DAVOS – A groundbreaking report released today by the Global Future Institute (GFI) indicates that the growing global movement towards a four-day work week is not just improving work-life balance but is also a powerful driver of economic growth.
The study, titled “Productivity and Prosperity in the 21st Century,” analyzed economic data from over a dozen countries that have seen significant adoption of the shortened work week. The findings are startling: a 15% average increase in productivity, a 20% rise in consumer spending, and a significant drop in unemployment rates.
“We are seeing a paradigm shift in how we think about work,” said Dr. Aris Thorne, the report’s lead author. “By concentrating work into four focused days, companies are finding their employees are more motivated, creative, and efficient. The extra day off isn’t just for leisure; it’s being used for personal development, starting small businesses, and engaging in the local economy.”

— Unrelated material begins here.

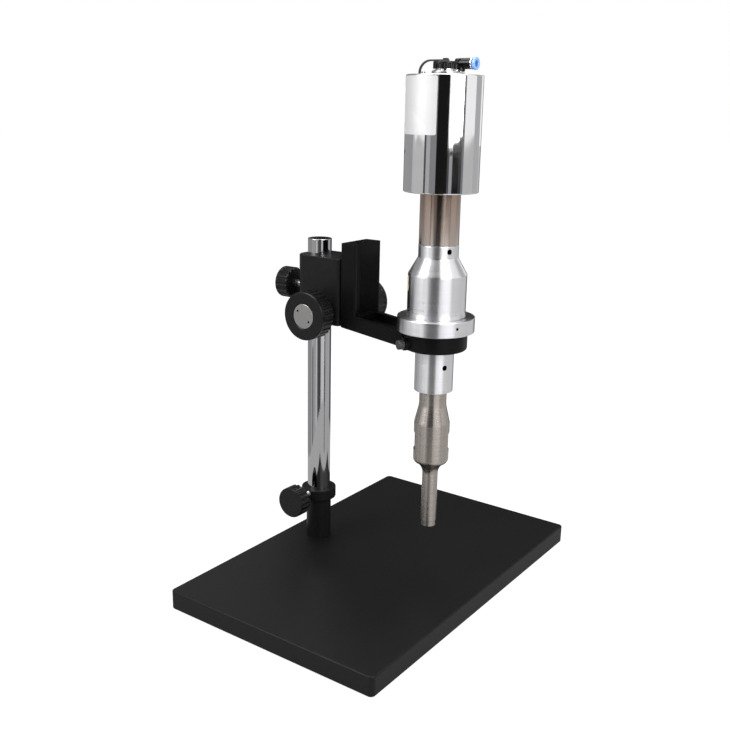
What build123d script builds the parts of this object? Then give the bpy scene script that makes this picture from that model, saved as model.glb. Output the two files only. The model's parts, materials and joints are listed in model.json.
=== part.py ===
from build123d import *
from math import acos, cos, pi, radians, sin, sqrt, tan
import os

# Probe sonicator on a bench stand, in millimetres.
# The origin is on the bench under the middle of the base plate, +X from the post to the probe.

# Running and seating clearances, all radial or per side
SLIDE_CLEAR = 0.05
WAY_CLEAR = 0.10
SEAT_CLEAR = 0.05
AIR_GAP = 0.30

# Base plate and pads
BASE_X = 247.0
BASE_Y = 383.0
BASE_THICK = 20.0
BASE_CORNER_R = 5.0
BASE_EDGE_R = 1.6
PAD_R = 9.0
PAD_THICK = 3.0
PAD_PROUD = 1.0
PAD_INSET = 22.0

# Post and its socket
POST_X = -88.0
POST_R = 12.5
POST_WALL = 1.5
POST_LONG = 324.0
PLUG_DEPTH = 12.0
PLUG_CROWN = 0.4
SOCKET_WALL = 1.0
SOCKET_FLOOR = 10.0
SOCKET_HIGH = 58.0
COLLAR_WALL = 6.3
COLLAR_HIGH = 11.5
FOOT_SCREW_R = 5.0
FOOT_SCREW_HEAD_R = 8.0
FOOT_SCREW_HEAD = 10.0
FOOT_SCREW_GRIP = 8.0
FOOT_SCREW_KEY_R = 4.5
FOOT_SCREW_KEY = 5.0

# Small clamp knobs on the socket and on the focus block
CLAMP_KNOB_R = 16.5
CLAMP_KNOB_LONG = 15.0
CLAMP_FLUTES = 18
CLAMP_STUD_R = 4.0
SOCKET_KNOB_FACE = 49.0
SOCKET_KNOB_DROP = 4.5
HEAD_KNOB_FACE = 48.0
HEAD_KNOB_UP = 33.5
CLAMP_BUSH_R = 6.0
CLAMP_BUSH_PROUD = 4.0

# Focus block on the post
BLOCK_REAR = 15.5
BLOCK_HALF_Y = 22.0
BLOCK_UP = 191.5
BLOCK_HIGH = 69.0
BLOCK_REAR_R = 12.0
BLOCK_FRONT_R = 4.5
BLOCK_BEVEL = 0.8

# Rack, pinion and coarse focus knobs
MODULE = 1.0
PINION_TEETH = 14
ADDENDUM = 0.8 * MODULE
DEDENDUM = 1.0 * MODULE
PRESSURE_ANGLE = 20.0
BACKLASH = 0.06
PINION_REACH = 24.0
PINION_UP = 14.0
RACK_PROUD = 2.5
PINION_WIDE = 12.0
SHAFT_R = 4.0
BUSH_R = 8.5
BUSH_LONG = 10.0
FOCUS_KNOB_R = 24.5
FOCUS_KNOB_LONG = 19.5
FOCUS_KNOB_FACE = 56.5
FOCUS_FLUTES = 28
FOCUS_RIM = 4.0
LOCK_CAP_R = 12.5
LOCK_CAP_THICK = 3.0
LOCK_PIN_R = 1.1
LOCK_PIN_SPAN = 17.0
LOCK_PIN_ANGLE = 145.0
DRAG_COLLAR_R = 12.5
DRAG_SCREW_R = 2.0
DRAG_SCREW_LONG = 5.0
DRAG_SCREW_OUT = 4.5
DRAG_SCREW_LEAN = 28.0

# Dovetail way between block and carriage
WAY_GAP = 2.0
WAY_NECK = 9.5
WAY_DEEP = 8.5
WAY_ANGLE = 30.0
RACK_WIDE = 10.0
RACK_BACK = 3.0
RACK_SCREW_R = 1.5
RACK_SCREW_HEAD_R = 1.8
RACK_SCREW_HEAD = 1.4
RACK_SCREW_SUNK = 0.3
RACK_SCREW_LONG = 8.0
RACK_SCREWS = 3

# Carriage column with its trough
COLUMN_DEEP = 18.0
COLUMN_HALF_Y = 21.5
COLUMN_HIGH = 85.5
COLUMN_CORNER_R = 1.2
TROUGH_FLOOR_HALF = 5.0
TROUGH_DEEP = 12.0
TROUGH_LIP = 4.5

# Sloping arm and probe ring
REACH = 144.0
ARM_SLOPE = 0.117
ARM_HIGH = 14.2
ARM_RIB = 6.0
ARM_POCKET = 8.0
RING_OUTER_R = 31.3
RING_LIFT = 2.2
RING_HIGH = 18.0
RING_EDGE_R = 2.5
SPIGOT_R = 24.0
RING_SCREW_ANGLE = -119.0
RING_SCREW_UP = 6.5
RING_SCREW_R = 2.5
RING_SCREW_HEAD_R = 4.7
RING_SCREW_HEAD = 6.0
RING_BOSS_R = 6.0
RING_BOSS = 3.5

# Booster and the ring that carries it
CARRY_WALL = 5.7
CARRY_HIGH = 14.5
CARRY_LIP = 4.5
NODE_FLANGE_STEP = 2.9
NODE_FLANGE = 3.0
NODE_ROOT = 1.2
SEAL_R = 0.75
NODE_GAP = 0.7
SPIGOT_LONG = 11.0
BOOSTER_LOW_R = 19.0
BOOSTER_DROP = 60.5
BOOSTER_BODY_R = 28.4
BOOSTER_BODY = 41.0
BOOSTER_NECK_R = 19.3
BOOSTER_CONE = 16.0
BOOSTER_NECK = 12.0
BOOSTER_BEVEL = 0.6
SPANNER_R = 2.5
SPANNER_DEEP = 8.0
SPANNER_LOW_UP = 26.5
SPANNER_HIGH_DROP = 5.0
SPANNER_ANGLE = -26.0
CARRY_HOLE_R = 1.4
CARRY_HOLE_DEEP = 4.0
CARRY_HOLE_UP = 8.5
STUD_R = 6.0
STUD_LONG = 36.0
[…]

The report highlights the case of Aethelgard, a small European nation that became the first country to legislate a four-day work week as the national standard two years ago. Since then, its GDP has outpaced all its neighbors, and it has become a magnet for international talent.
While critics have long argued that a shorter week would harm competitiveness, the GFI report suggests the opposite is true. It concludes that the four-day work week could be the most significant economic innovation of the decade, creating more resilient and prosperous societies.